This week’s pick is the Orsumella Chianti Classico, a contemporarily styled Sangiovese with the sort of tart red fruit that smacks you in the face and demands your attention. Its ten months in French barrel contribute dimension and depth, while its abundant natural acidity keeps things lively and refreshing. It is delicious, and this week it’s only $9.99.

A word about Sangiovese…(And don’t worry, I’ll keep it short. Really, this time I mean it.)

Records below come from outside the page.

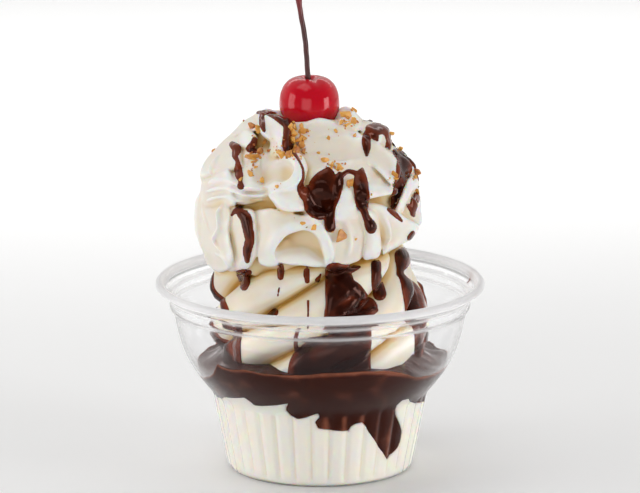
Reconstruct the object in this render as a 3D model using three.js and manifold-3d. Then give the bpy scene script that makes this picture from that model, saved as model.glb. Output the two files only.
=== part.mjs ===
// Hot fudge sundae in a clear plastic cup.
//
// The cup holds a layer of soft ice cream, a band of hot fudge and a piped soft-serve swirl. Whipped cream
// sits on the swirl in three ridged tiers, with fudge drizzle and chopped nuts fused to it, and a cherry
// with its stem rests in the top. Millimetres, +Z up, the front of the sundae towards -Y.
// The origin is the middle of the cup's foot, on the table. Azimuths are degrees about +Z, counted from
// the front (-Y) towards +X.

import * as THREE from 'three';
import { mergeVertices } from 'three/addons/utils/BufferGeometryUtils.js';
import Module from 'manifold-3d';

const wasm = await Module();
wasm.setup();

// ---------------------------------------------------------------- driving dimensions

const GAP = 0.3; // clear space between neighbouring pieces

// cup
const CUP_HEIGHT = 63.3;
const LIP_RADIUS = 54.3;
const LIP_HEIGHT = 62;
const BAND_RADIUS = 49.6;
const BAND_LOW = 54.7;
const BAND_HIGH = 57.9;
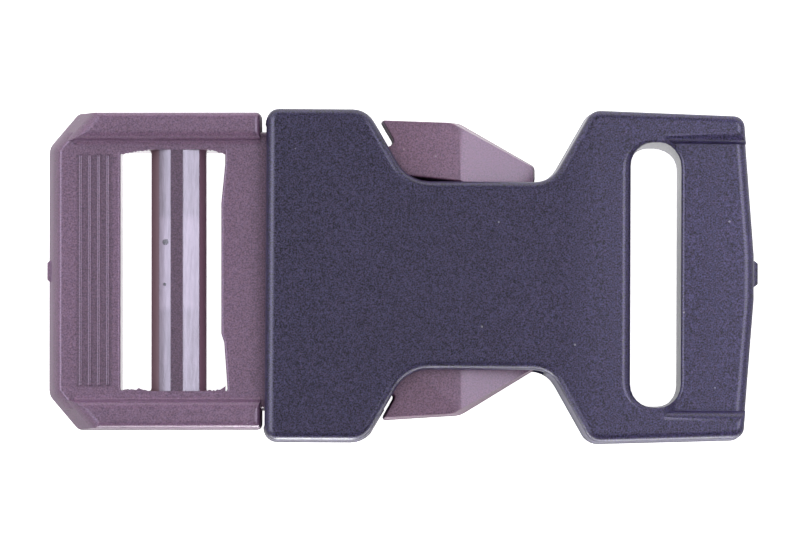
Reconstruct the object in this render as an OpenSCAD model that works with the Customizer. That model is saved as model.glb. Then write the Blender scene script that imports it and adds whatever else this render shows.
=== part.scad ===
// Side release buckle for 25 mm webbing, fastened.
// The plug enters the socket along +X. X runs along the buckle, Y across it and Z up.
// The origin is under the middle of the buckle, on the surface that the socket lies on.

/* [Socket] */
// Thickness over both plates
socket_t = 11.4; // [10:0.1:13]
// Thickness of each plate over the hollow
plate_t = 1.9; // [1.5:0.05:2.1]
// Half the width of the mouth band
mouth_half_w = 17.3; // [16.9:0.05:17.5]
// Place of the mouth's edge along X
mouth_x = -14.4; // [-14.6:0.05:-14]
// Place along X where the mouth band turns in towards the waist
mouth_end_x = -3.8; // [-4.5:0.1:-3]
// Half the width of the waist
waist_half_w = 9.85; // [9:0.05:10.5]
// Place along X where the waist starts
waist_start_x = 0.5; // [0:0.1:1]
// Place along X where the waist ends
waist_end_x = 15.15; // [15:0.05:15.6]
// Half the width of the strap section where it starts
strap_half_w = 17.35; // [17:0.05:17.5]
// Place along X where the strap section reaches its full width
strap_start_x = 19.4; // [19.2:0.1:20]
// Half the width of the strap section over the ends of its rails
rail_end_half_w = 16.85; // [16.4:0.05:17]
// Place along X of the ends of its rails
rail_end_x = 35.45; // [35.2:0.05:36]
// Radius of the edge between the plates and the side walls
socket_edge_r = 0.85; // [0.5:0.05:1]
// Radius of the edge round the mouth
mouth_edge_r = 1; // [0.6:0.05:1.2]
// Thickness that the strap section loses on each side by its end
strap_taper = 0.8; // [0:0.1:1]

/* [Socket webbing slot] */
// Place of the slot's inner wall along X
slot_x0 = 23.6; // [23.2:0.05:24]
// Width of the slot along X
slot_w = 5.2; // [4.6:0.05:5.4]
// Length of the slot across the buckle
slot_l = 27.2; // [26.4:0.1:27.4]
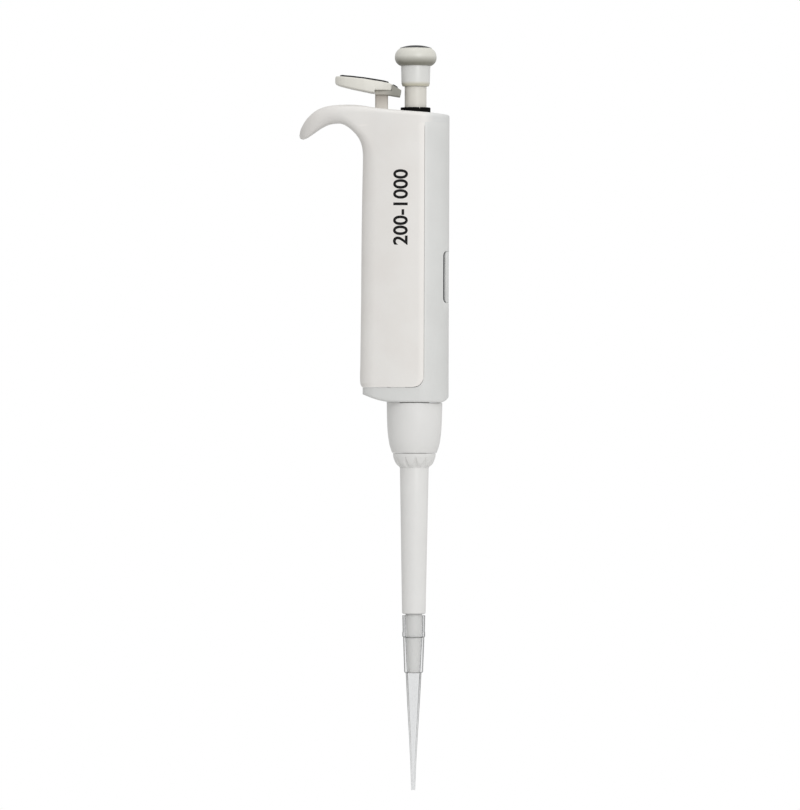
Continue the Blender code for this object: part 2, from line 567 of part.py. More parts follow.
def build_ejector_end():
    """Cup with its tongue and arm, the notched ring and the tapered sleeve."""
    cup = turned("ejector_cup", [(TONGUE_R, -0.1126), (TONGUE_R, -0.1136), (0.0110, -0.1180),
                                 (0.01086, -0.1230), (0.01026, -0.1274), (0.0094, -0.1314), (0.0086, -0.1327), (0.0062, -0.1327), (0.0074, -0.1310),
                                 (0.0088, -0.1274), (0.0095, -0.1220), (0.0095, -0.1126)], LOWER, 32)
    tongue = tube("cup_tongue", TONGUE_R - 0.0001, TONGUE_R - 0.0012, TONGUE_TOP_Z, -0.1132, None, 32)
    boolean(tongue, wedge("tongue_wedge", TONGUE_HALF_ANGLE), "INTERSECT")
    boolean(cup, tongue, "UNION")
    arm = side_block("cup_arm", [
        (EJECTOR_X - 0.0021, -0.0985, "corner"), (-0.0090, -0.0985, "corner"), (-0.0090, -0.1011, "corner"),
        (-0.0101, -0.1013, "corner"), (-0.0101, -0.1100, "corner"), (-0.01095, -0.1100, "corner"),
        (-0.01095, -0.1015, "corner"), (EJECTOR_X - 0.0021, -0.1015, "corner")], 0.0030, resolution=1)
    boolean(cup, arm, "UNION")
    ring = turned("ejector_ring", [(0.00856, -0.1330), (0.0084, -0.1346), (0.0076, -0.1362), (0.0064, -0.1380),
                                   (0.0058, -0.1386), (0.0053, -0.1386), (0.0053, -0.1350), (0.0062, -0.1330)],
                  LOWER, 36)
    for i in range(12):
        notch = turned(f"notch_{i + 1}", [(0, -0.1342), (0.0007, -0.1348), (0.0009, -0.1390), (0, -0.1390)],
                       None, 4)
        turn = math.radians(30 * i + 4)
        notch.location = (0.0084 * math.sin(turn), -0.0084 * math.cos(turn), 0)
        notch.rotation_euler = (0, 0, turn)
        boolean(ring, notch)
    turned("ejector_sleeve", [(0.00578, SLEEVE_TOP_Z), (0.00472, SLEEVE_END_Z + 0.0003),
                              (0.00445, SLEEVE_END_Z), (0.0039, SLEEVE_END_Z), (0.0052, SLEEVE_TOP_Z)], LOWER, 28)


build_handle_shell()
build_front_housing()
build_window()
build_calibration_nut()
build_plunger()
build_piston()
build_micrometer()
build_chassis()
build_counter()
build_base()
build_shaft()
build_tip()
build_ejector_top()
build_ejector_rod()
build_ejector_end()
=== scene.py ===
"""Looks of the adjustable pipette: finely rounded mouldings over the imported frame, procedural
materials, studio light and camera.

Shapes are given in millimetres from the plunger axis at the height of the hook's land, x towards
the counter's window, and are placed on the axis found in the frame.
"""
import json
import math

import bmesh
import bpy
import numpy as np
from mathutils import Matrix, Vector


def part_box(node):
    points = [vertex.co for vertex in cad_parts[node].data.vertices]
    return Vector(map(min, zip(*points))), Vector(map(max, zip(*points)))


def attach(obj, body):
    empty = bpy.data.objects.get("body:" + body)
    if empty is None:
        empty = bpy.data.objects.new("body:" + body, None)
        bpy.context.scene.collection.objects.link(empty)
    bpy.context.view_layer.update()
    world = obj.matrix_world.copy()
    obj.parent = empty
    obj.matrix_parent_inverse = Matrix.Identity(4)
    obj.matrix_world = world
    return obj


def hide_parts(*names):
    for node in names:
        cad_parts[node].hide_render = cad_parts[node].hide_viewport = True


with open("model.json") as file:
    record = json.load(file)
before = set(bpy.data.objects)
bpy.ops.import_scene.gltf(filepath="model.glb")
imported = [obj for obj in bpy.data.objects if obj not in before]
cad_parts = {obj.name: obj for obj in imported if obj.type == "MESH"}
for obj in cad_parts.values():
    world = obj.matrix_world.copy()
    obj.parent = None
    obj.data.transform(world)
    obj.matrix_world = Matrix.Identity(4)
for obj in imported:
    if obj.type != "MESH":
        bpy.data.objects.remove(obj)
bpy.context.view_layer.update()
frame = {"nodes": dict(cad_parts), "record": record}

MM = 0.001
low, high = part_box("plunger_stem")
AXIS = Vector(((low[0] + high[0]) / 2, (low[1] + high[1]) / 2, 0.0))
low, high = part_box("handle_shell")
HALF_WIDTH = (high[1] - low[1]) / 2 / MM
FRONT_X = (high[0] - AXIS.x) / MM
SHELL_BOTTOM = low[2] / MM

FRONT_ARC_X = 1.6            # centre of the round front in plan
CHIN_REAR_X = -20.9
HOOK_TIP_X = -46.9
LAND_X = -29.8               # front end of the flat land under the hook
SEAM_X = 3.6
SEAM_CORNER = SHELL_BOTTOM + 5.0    # height where the seam's lower corner ends
SEAM_GAP = 0.12
CAP_RIM = 0.30               # height of the edge where the cap meets the front housing
CAP_RIM_RUN = 1.4            # the edge reaches that height this far in front of the seam
CAP_GAP = 0.02
STEP = 0.45                  # the front housing stands this much inside the shell
SHELL_WALL = 1.2
FRONT_WALL = 1.4
POST_X = -13.7               # centre of the ejector's post
SHARP = math.radians(38)


# ---- materials ---------------------------------------------------------------------------
def shader_of(name):
    material = bpy.data.materials.new(name)
    material.use_nodes = True
    return material, material.node_tree, material.node_tree.nodes["Principled BSDF"]


def noise(tree, scale, detail=2.0, stretch=(1, 1, 1)):
    """Noise in object space; scale is in features per metre."""
    coords = tree.nodes.new("ShaderNodeTexCoord")
    mapping = tree.nodes.new("ShaderNodeMapping")
    mapping.inputs["Scale"].default_value = stretch
    texture = tree.nodes.new("ShaderNodeTexNoise")
    texture.inputs["Scale"].default_value = scale
    texture.inputs["Detail"].default_value = detail
    tree.links.new(coords.outputs["Object"], mapping.inputs["Vector"])
    tree.links.new(mapping.outputs["Vector"], texture.inputs["Vector"])
    return texture.outputs["Fac"]


def spread(tree, value, low, high, start=0.3, end=0.7):
    """Maps a value onto a range."""
    node = tree.nodes.new("ShaderNodeMapRange")
    node.inputs["From Min"].default_value = start
    node.inputs["From Max"].default_value = end
    node.inputs["To Min"].default_value = low
    node.inputs["To Max"].default_value = high
    tree.links.new(value, node.inputs["Value"])
    return node.outputs["Result"]


def blend_colors(tree, fac, first, second):
    node = tree.nodes.new("ShaderNodeMix")
    node.data_type = "RGBA"
    for socket, color in ((node.inputs[6], first), (node.inputs[7], second)):
        if isinstance(color, tuple):
            socket.default_value = (*color, 1.0)
        else:
            tree.links.new(color, socket)
    tree.links.new(fac, node.inputs[0])
    return node.outputs[2]


def shade(color, factor):
    return tuple(min(1.0, c * factor) for c in color)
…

Sangiovese is the most widely planted grape in all of Italy. It’s also the predominant grape (and sometimes the only grape) in the wines of Chianti. Wines from Sangiovese are not always as shouty and boastful as the ever-present French Varieties. They are not so predictably perfumed as Pinot Noir. Nor are they as weighty as Cabernet. But what they may lack in flash, they more than make up for in grace. As is often the case with Italian wine grapes, Sangiovese is, at its core, firmly acidic. It’s lithe, with excellent bone structure, and it’s a big hit at dinner parties. You don’t *need* to pair Sangiovese with food. It’s perfectly delicious on its own. But if you were to drink it on an empty stomach, you might find yourself feeling peckish. This is because the acid in the wine will cause you to salivate. This gets the digestion going, and well… you’d better have some salty snacks handy. Better yet if you’ve prepared a dish with tomato. As food-friendly wines go, Sangiovese is incredibly versatile, but the pairing of Chianti and red sauce is as cliché as it is 100% spot on.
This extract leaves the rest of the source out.